Print out the material that follows word for word.

# # # # # # #

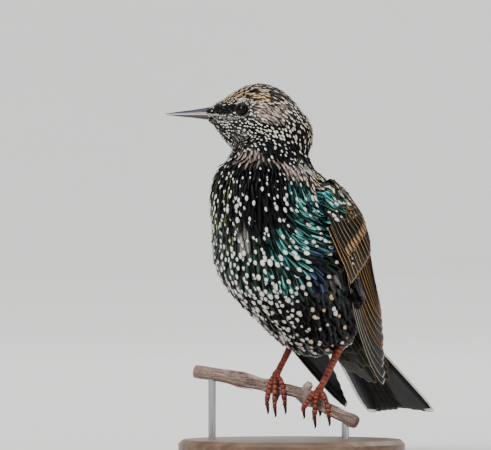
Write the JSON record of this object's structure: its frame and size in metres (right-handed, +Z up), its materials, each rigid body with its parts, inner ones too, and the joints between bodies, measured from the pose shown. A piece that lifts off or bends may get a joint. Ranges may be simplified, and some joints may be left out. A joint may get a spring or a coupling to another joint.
{
  "type": "starling",
  "caption": "Life-size still model of a speckled starling in autumn plumage, upright on a cut length of vine held over a round display base",
  "frame": {"origin": "centre of the stand base's underside", "axes": "+Z up, the bill points along -X, the breast turns to -Y and the tail hangs to +Y"},
  "size_m": [0.1292, 0.1551, 0.1777],
  "materials": {
    "plumage": "glossy black feathers with green and violet sheen and pale tips",
    "wing_feathers": "dark feathers with buff edges",
    "tail_feathers": "dark feathers with thin pale edges",
    "bill": "satin horn, pale along the gape",
    "eye": "wet gloss",
    "leg_skin": "scaled red-brown skin",
    "claw": "satin dark horn",
    "bark": "rough fibrous bark",
    "stand_wood": "oiled dark wood",
    "stand_steel": "brushed"
  },
  "bodies": {
    "root": {"head": "plumage", "neck": "plumage", "torso": "plumage", "bill_upper": "bill", "bill_lower": "bill", "eye_left": "eye", "eye_right": "eye", "wing_left": "wing_feathers", "wing_right": "wing_feathers", "tail": "tail_feathers", "leg_left": "leg_skin", "leg_right": "leg_skin", "perch": "bark", "stand_base": "stand_wood", "stand_rod_1": "stand_steel", "stand_rod_2": "stand_steel"}
  },
  "joints": []
}
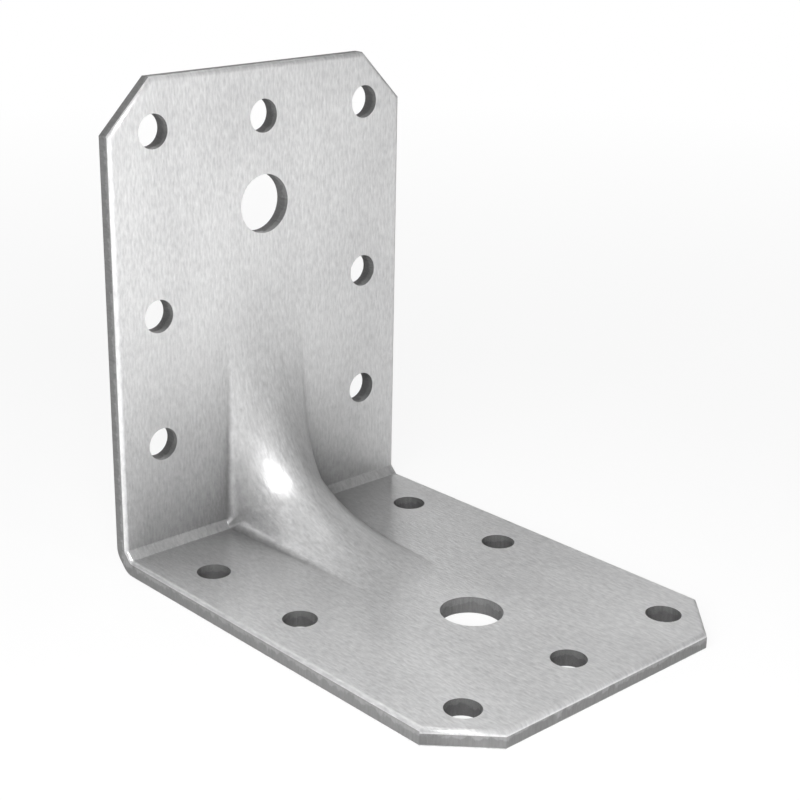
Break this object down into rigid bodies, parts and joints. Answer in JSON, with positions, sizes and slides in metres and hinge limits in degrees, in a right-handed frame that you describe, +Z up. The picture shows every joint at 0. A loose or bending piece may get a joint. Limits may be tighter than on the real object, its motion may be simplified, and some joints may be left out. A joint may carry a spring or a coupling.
{
  "type": "reinforced angle bracket",
  "caption": "Right-angle bracket folded from perforated galvanised steel sheet, with chamfered leg ends and a stiffening rib pressed through the bend.",
  "frame": {"origin": "corner at mid-width where the plane of the upright leg's back meets the plane of the base leg's underside", "axes": "+Z up the upright leg, X across the sheet, and -Y along the base leg away from the upright"},
  "size_m": [0.0656, 0.088, 0.088],
  "materials": {
    "galvanised_steel": "satin"
  },
  "bodies": {
    "root": {"bracket": "galvanised_steel"}
  },
  "joints": []
}
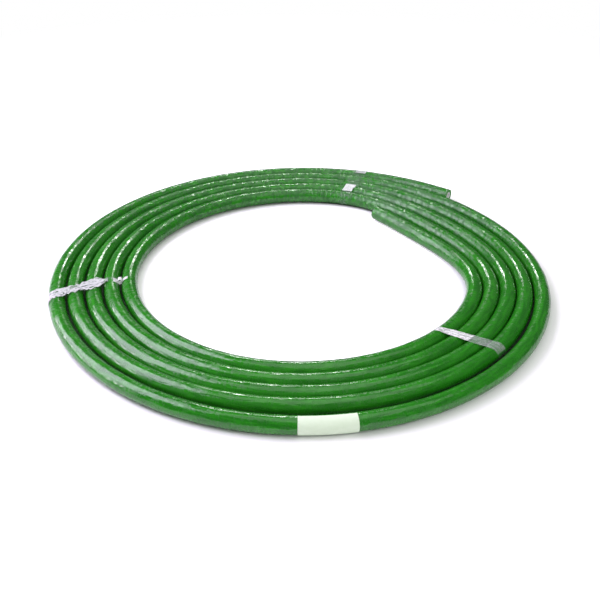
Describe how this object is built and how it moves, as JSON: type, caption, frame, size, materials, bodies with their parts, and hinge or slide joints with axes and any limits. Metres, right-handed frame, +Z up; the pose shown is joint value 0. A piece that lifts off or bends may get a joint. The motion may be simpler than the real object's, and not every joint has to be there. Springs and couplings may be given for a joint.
{
  "type": "coil of insulated multilayer pipe",
  "caption": "Flat spiral coil of multilayer pipe in a green film-covered foam sleeve, held together by clear tape ties.",
  "frame": {"origin": "on the floor, under the middle of the coil's bounding box", "axes": "+Z up; the coil lies flat with its winding axis along Z; +Y is the side with both cut ends, -Y the side with the sticker"},
  "size_m": [0.888, 0.8862, 0.0288],
  "materials": {
    "pipe": "smooth white polyethylene over a bonded aluminium layer",
    "sleeve": "green polyethylene foam under a glossy, finely wrinkled green film",
    "tape": "clear glossy adhesive film, crumpled and whitish where it bunches",
    "label": "smooth pale sticker, left blank"
  },
  "bodies": {
    "root": {"multilayer_pipe": "pipe", "insulation_sleeve": "sleeve", "tape_tie_back": "tape", "tape_tie_right": "tape", "tape_tie_left": "tape", "label": "label"}
  },
  "joints": []
}
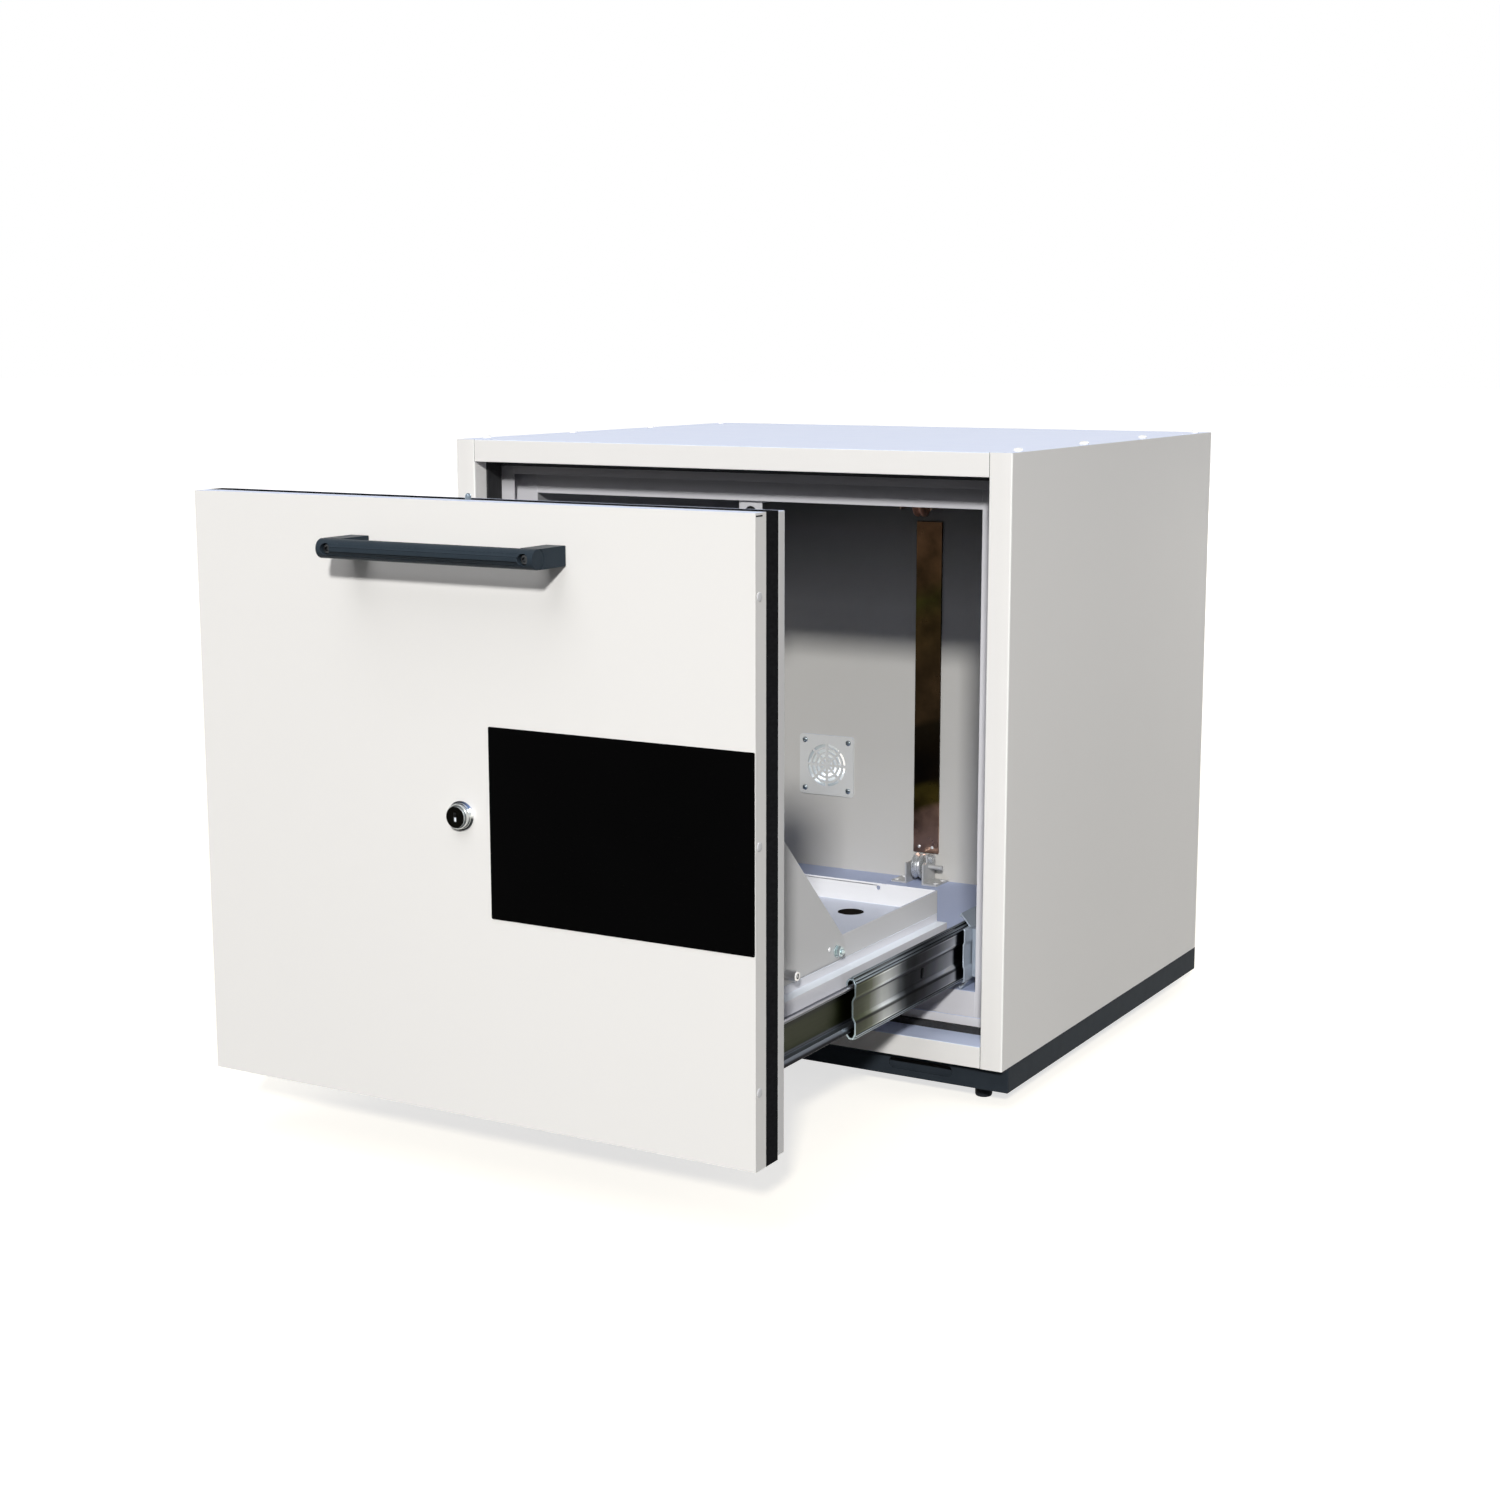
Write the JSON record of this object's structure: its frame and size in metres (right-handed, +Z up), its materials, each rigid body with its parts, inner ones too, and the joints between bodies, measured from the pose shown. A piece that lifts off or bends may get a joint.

# # # # # # #

→ **Solution to this exercise**:
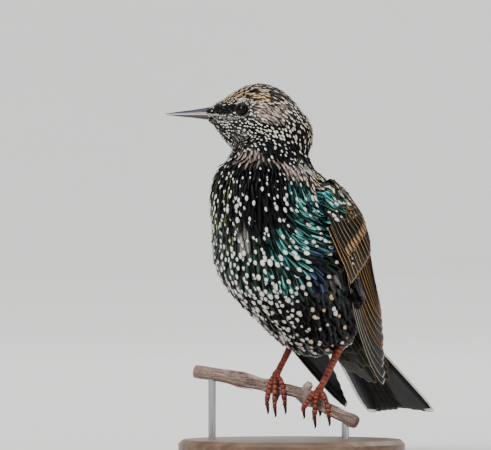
Write the JSON record of this object's structure: its frame and size in metres (right-handed, +Z up), its materials, each rigid body with its parts, inner ones too, and the joints between bodies, measured from the pose shown. A piece that lifts off or bends may get a joint. Ranges may be simplified, and some joints may be left out. A joint may get a spring or a coupling to another joint.
{
  "type": "starling",
  "caption": "Life-size still model of a speckled starling in autumn plumage, upright on a cut length of vine held over a round display base",
  "frame": {"origin": "centre of the stand base's underside", "axes": "+Z up, the bill points along -X, the breast turns to -Y and the tail hangs to +Y"},
  "size_m": [0.1292, 0.1551, 0.1777],
  "materials": {
    "plumage": "glossy black feathers with green and violet sheen and pale tips",
    "wing_feathers": "dark feathers with buff edges",
    "tail_feathers": "dark feathers with thin pale edges",
    "bill": "satin horn, pale along the gape",
    "eye": "wet gloss",
    "leg_skin": "scaled red-brown skin",
    "claw": "satin dark horn",
    "bark": "rough fibrous bark",
    "stand_wood": "oiled dark wood",
    "stand_steel": "brushed"
  },
  "bodies": {
    "root": {"head": "plumage", "neck": "plumage", "torso": "plumage", "bill_upper": "bill", "bill_lower": "bill", "eye_left": "eye", "eye_right": "eye", "wing_left": "wing_feathers", "wing_right": "wing_feathers", "tail": "tail_feathers", "leg_left": "leg_skin", "leg_right": "leg_skin", "perch": "bark", "stand_base": "stand_wood", "stand_rod_1": "stand_steel", "stand_rod_2": "stand_steel"}
  },
  "joints": []
}
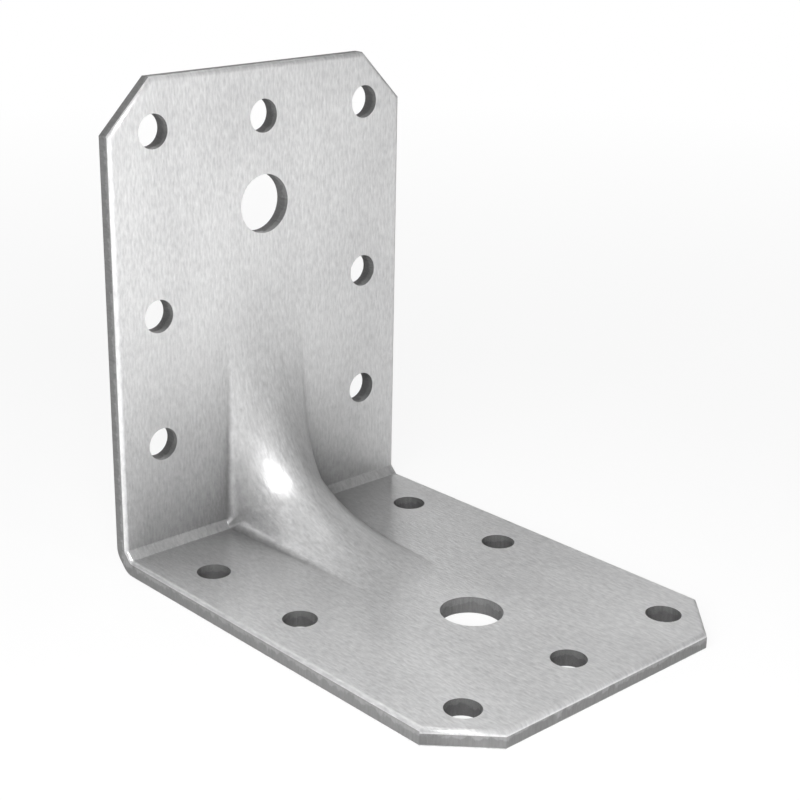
Break this object down into rigid bodies, parts and joints. Answer in JSON, with positions, sizes and slides in metres and hinge limits in degrees, in a right-handed frame that you describe, +Z up. The picture shows every joint at 0. A loose or bending piece may get a joint. Limits may be tighter than on the real object, its motion may be simplified, and some joints may be left out. A joint may carry a spring or a coupling.
{
  "type": "reinforced angle bracket",
  "caption": "Right-angle bracket folded from perforated galvanised steel sheet, with chamfered leg ends and a stiffening rib pressed through the bend.",
  "frame": {"origin": "corner at mid-width where the plane of the upright leg's back meets the plane of the base leg's underside", "axes": "+Z up the upright leg, X across the sheet, and -Y along the base leg away from the upright"},
  "size_m": [0.0656, 0.088, 0.088],
  "materials": {
    "galvanised_steel": "satin"
  },
  "bodies": {
    "root": {"bracket": "galvanised_steel"}
  },
  "joints": []
}
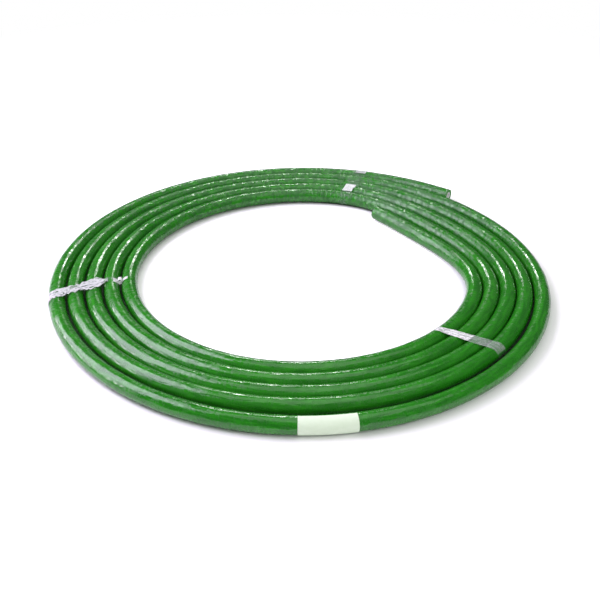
Describe how this object is built and how it moves, as JSON: type, caption, frame, size, materials, bodies with their parts, and hinge or slide joints with axes and any limits. Metres, right-handed frame, +Z up; the pose shown is joint value 0. A piece that lifts off or bends may get a joint. The motion may be simpler than the real object's, and not every joint has to be there. Springs and couplings may be given for a joint.
{
  "type": "coil of insulated multilayer pipe",
  "caption": "Flat spiral coil of multilayer pipe in a green film-covered foam sleeve, held together by clear tape ties.",
  "frame": {"origin": "on the floor, under the middle of the coil's bounding box", "axes": "+Z up; the coil lies flat with its winding axis along Z; +Y is the side with both cut ends, -Y the side with the sticker"},
  "size_m": [0.888, 0.8862, 0.0288],
  "materials": {
    "pipe": "smooth white polyethylene over a bonded aluminium layer",
    "sleeve": "green polyethylene foam under a glossy, finely wrinkled green film",
    "tape": "clear glossy adhesive film, crumpled and whitish where it bunches",
    "label": "smooth pale sticker, left blank"
  },
  "bodies": {
    "root": {"multilayer_pipe": "pipe", "insulation_sleeve": "sleeve", "tape_tie_back": "tape", "tape_tie_right": "tape", "tape_tie_left": "tape", "label": "label"}
  },
  "joints": []
}
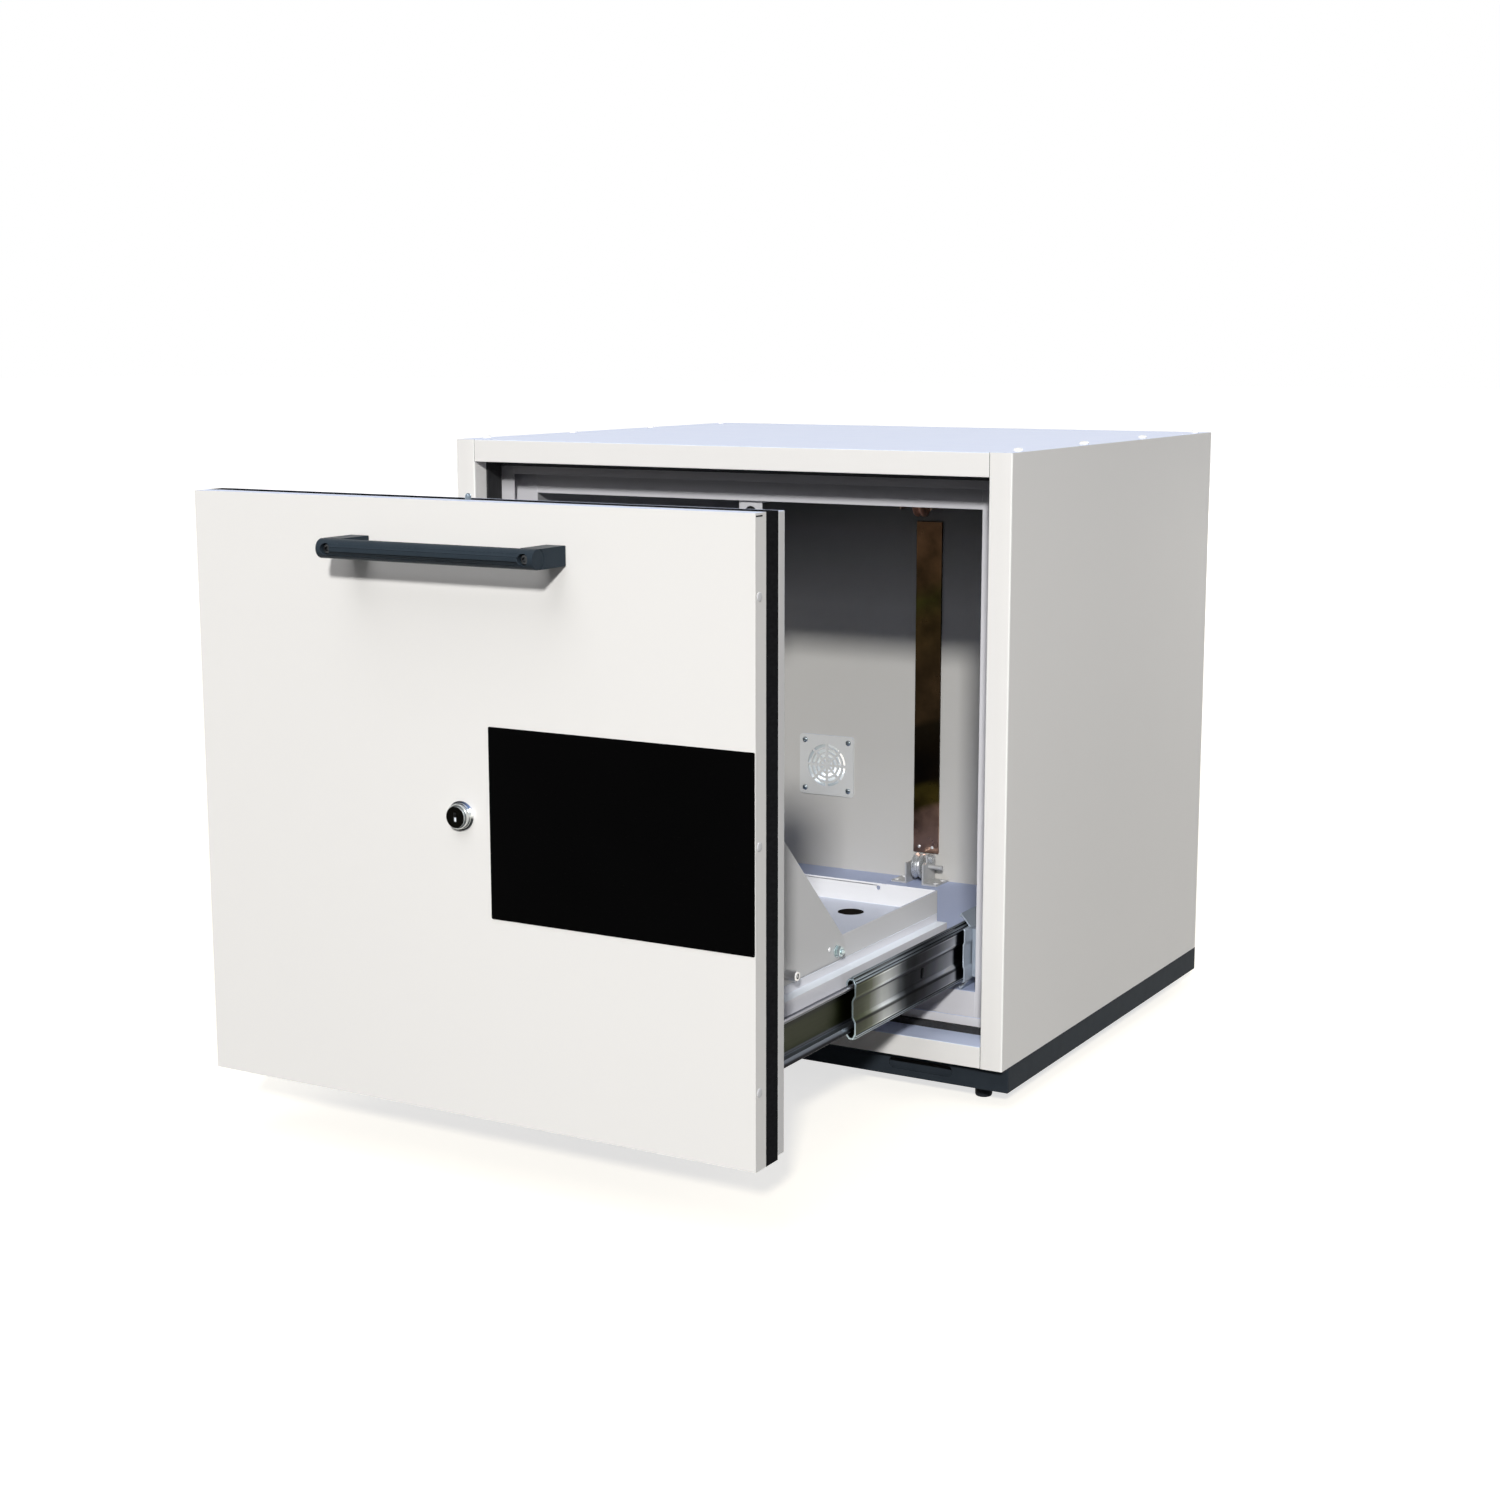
Write the JSON record of this object's structure: its frame and size in metres (right-handed, +Z up), its materials, each rigid body with its parts, inner ones too, and the joints between bodies, measured from the pose shown. A piece that lifts off or bends may get a joint.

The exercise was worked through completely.